Over time, and still further east, Sogdian morphed into the Old Uyghur alphabet, but something fascinating happened in the process – something that fundamentally defines the Mongolian script: it turned through 90 degrees.

Sogdian was written from right to left in horizontal lines, but its offspring, the Old Uyghur alphabet, was written from left to right in vertical columns. We don’t know why this happened, any more than we know why the Phoenician alphabet turned through 90 degrees when adopted by the ancient Greeks. It may have been to imitate Chinese writing; it may have been to pay homage to Tengri, the sky god; it may have had something to do with some aspect of convenience that no longer occurs to us, accustomed as we are to writing on flat, level surfaces or geometrical screens. But the result of this twist, and the Mongol victory over the Naimans, was that soon the whole of Asia would see a vertical script, the Classical Mongol script, known in Mongolian as bichig.

One of the many fascinating features of bichig is that it has what might be thought of as a built-in calligraphic quality. Each letter has three forms: initial (used when it comes at the beginning of a word), medial (used when it comes in the middle of the word) and final (we’ll leave you to guess what that means). In almost every case, both the initial and final forms have a certain flourish, while the medial tends to be simpler and more contained. The effect is to allow the writer to start each word with a kind of fanfare, and to sign off with a swoosh. We’ll come back to this later in this entry.

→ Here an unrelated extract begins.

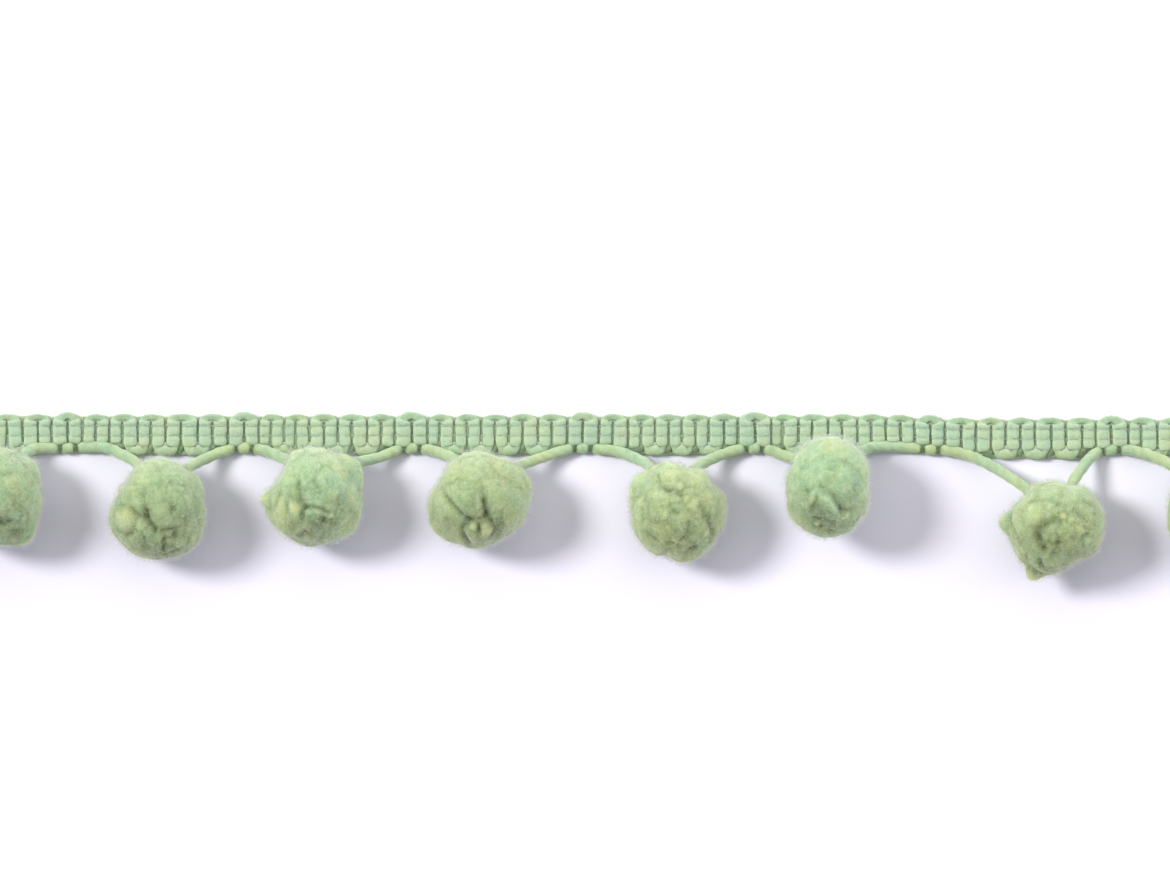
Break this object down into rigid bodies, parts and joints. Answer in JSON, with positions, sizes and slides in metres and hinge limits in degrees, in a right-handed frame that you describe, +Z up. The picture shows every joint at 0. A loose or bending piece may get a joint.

Over the centuries, of course, the Mongol empire was eroded by civil war and division. By 1400 both China and the territories in the west had largely been lost, and the Mongols retreated to Mongolia. In the seventeenth century, the country was overtaken by the Manchu-founded Qing dynasty, which ruled Mongolia until the collapse of that dynasty in the early twentieth century. No sooner had Mongolia achieved independence, however, than it came under the influence of the Soviet Union, which imposed the Cyrillic script on all its domains. By the time a peaceful revolution took place in 1990, the traditional bichig script had been all but forgotten, though it had survived to some extent in what had become the Inner Mongolia Autonomous Region of China.

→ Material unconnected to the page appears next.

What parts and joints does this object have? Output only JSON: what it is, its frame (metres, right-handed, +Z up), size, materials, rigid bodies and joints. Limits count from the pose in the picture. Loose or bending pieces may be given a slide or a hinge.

It is a testimony to the striking graphic qualities of the Mongolian script that its revival is being led by artists, designers, calligraphers and poets. Mongolian calligraphy in particular is gaining respect and visibility in the global landscape of calligraphy, especially since 2013, when the art form was inscribed on the UNESCO List of Intangible Cultural Heritage in Need of Urgent Safeguarding. Individual works of calligraphy are increasingly being used in fashion design, interior design and tattooing.

The Mongolian script is still used, to some extent, in outposts of Mongol culture, such as two of the Russian federal republics: Buryatia, on the shores of Lake Baikal and sharing a border with Mongolia; and Kalmykia, on the shores of the Caspian Sea. The Kalmyks suffered dreadfully in World War II: the killing of a large fraction of the Kalmyk population and the destruction of their society as consequences of deportations, along with the subsequent imposition of Russian as the sole official language, have meant that only the elderly have a fluent command of Kalmyk, and still fewer use the traditional bichig script.

In 2020, though, the Mongolian ministry of education, culture, science and sports announced that the traditional vertical script would return to use by 2025. In the “comprehensive restoration” of the alphabet, scientific, literary and state registry offices have been asked to establish a system for Mongolian names, information and communication technologies are required to adapt traditional Mongolian to the “electronic environment,” schools must allow more time to teach the script and cultural centres will be set up to promote the Mongolian written heritage.

This move is in sharp contrast to the situation in Inner Mongolia, where the Chinese government has announced that the Chinese language and script will be introduced in the name of “bilingual education”—potentially a first step toward replacing the rich and ancient Mongolian language traditions in the name of national unity.